After three months of being constantly outbid, she found a seller in Brantford who was liquidating his student rental portfolio. She purchased equity in one of his duplexes and took over its management, essentially making the seller her first JV partner.  

“I felt like the way I was taught was always conventional 50-50 – someone puts in the mortgage financing and the down payment, and you manage the property,” Eder says. “But after that, I thought, ‘Wow, there are so many other possibilities out here.’ It really encouraged me to have an open mind when I’m structuring JVs. And I think that’s why I’ve been so successful: because I don’t limit myself to traditional JV structures.” 

Another key factor in Eder’s success has been her approach to fundraising, which is both tenacious and client-focused. In the five or more hours she spends each day communicating with potential partners – “I’ve literally made it my career to raise capital,” she says – Eder tries to discover what they’re hoping to get out of their real estate endeavours.  

“I tend to spend a lot of time in the beginning really getting to know my potential JVs,” she says. “No numbers – it’s more about what their goals, their needs and financial outlook are.” 

It’s an approach that appears to be working. Eder raised $1.5 million in private capital last year, a sum so large it forced her to shift her role from property manager to facilitator. She now describes herself as a “puzzle master”, matching people who have specific strategic goals, such as flips or large multi-family properties, with investors who have the experience and ability to make them a reality. 

Eder’s partners have had considerable good fortune thus far, but the risk of an investor losing money in a deal she facilitated looms large in her mind. “It’s not all about me getting rich and growing this massive portfolio,” she says. “It’s really that I’m in this for my investors. I have developed this good relationship with them. I’m invested in their goals, too.”  

Go big or go home 

Even though she’s only two years into her life as an investor – a time when most would be happy to have one cash-flowing single-family home under their belt – Eder has already gained a fair amount of experience in the multi-family space, both as a short-term owner and a manager.  

“Multi-family is definitely the hot commodity right now,” she says, conceding that affordable deals in and around the GTA are increasingly hard to find. To work around the high prices, Eder has started searching out unconventional opportunities, such as small multis on large parcels of land where more units can be added. “We’re in that market right now where prices are still kind of high – there’s not a lot on the market, and if we don’t start to make our own, we’re just going to be waiting forever for the right deals.” 

Eder encourages other young investors considering a duplex or larger property as their first foray into investment to be prepared for anything. “You can never anticipate how things will go, especially when you’re buying bigger multis and you have a ton of different tenants,” she says. “You think you’re going to get certain rents; you think renovations are going to go smoothly. Multi-family is definitely not for the faint of heart. It’s so important to have the education first before you dive in.” 

Education is key, she adds, to being taken seriously by older, more experienced investors. But despite reading every book she could find, attending every seminar she could afford and even signing up for persuasive speaking courses, Eder believes true success comes when investors add their own creativity and personality into the equation.  

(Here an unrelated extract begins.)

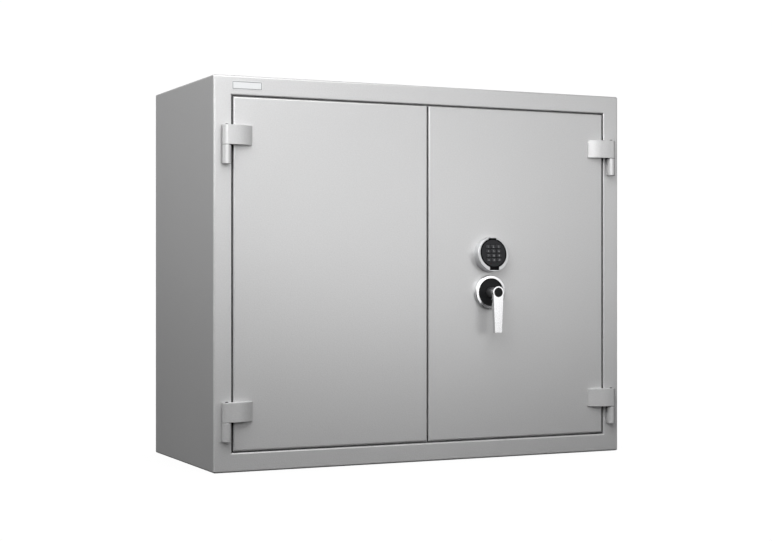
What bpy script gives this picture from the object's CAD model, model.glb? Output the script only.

“I felt like the seminars and the books were a good template,” she says, “but I had to be open-minded and fill in the gaps because none of those books are a one-stop-shop with a blueprint to follow.” 

Since walking away from an illustrious career with no alternative plan in place, Eder has turned that lack of a roadmap into an advantage every step of the way. She has been forced to learn, forced to innovate and forced to recommit herself to her new pursuit every day. Making it in real estate in the GTA has never been harder, but Eder would be the first to say that the wildest horses are the ones most worth taming.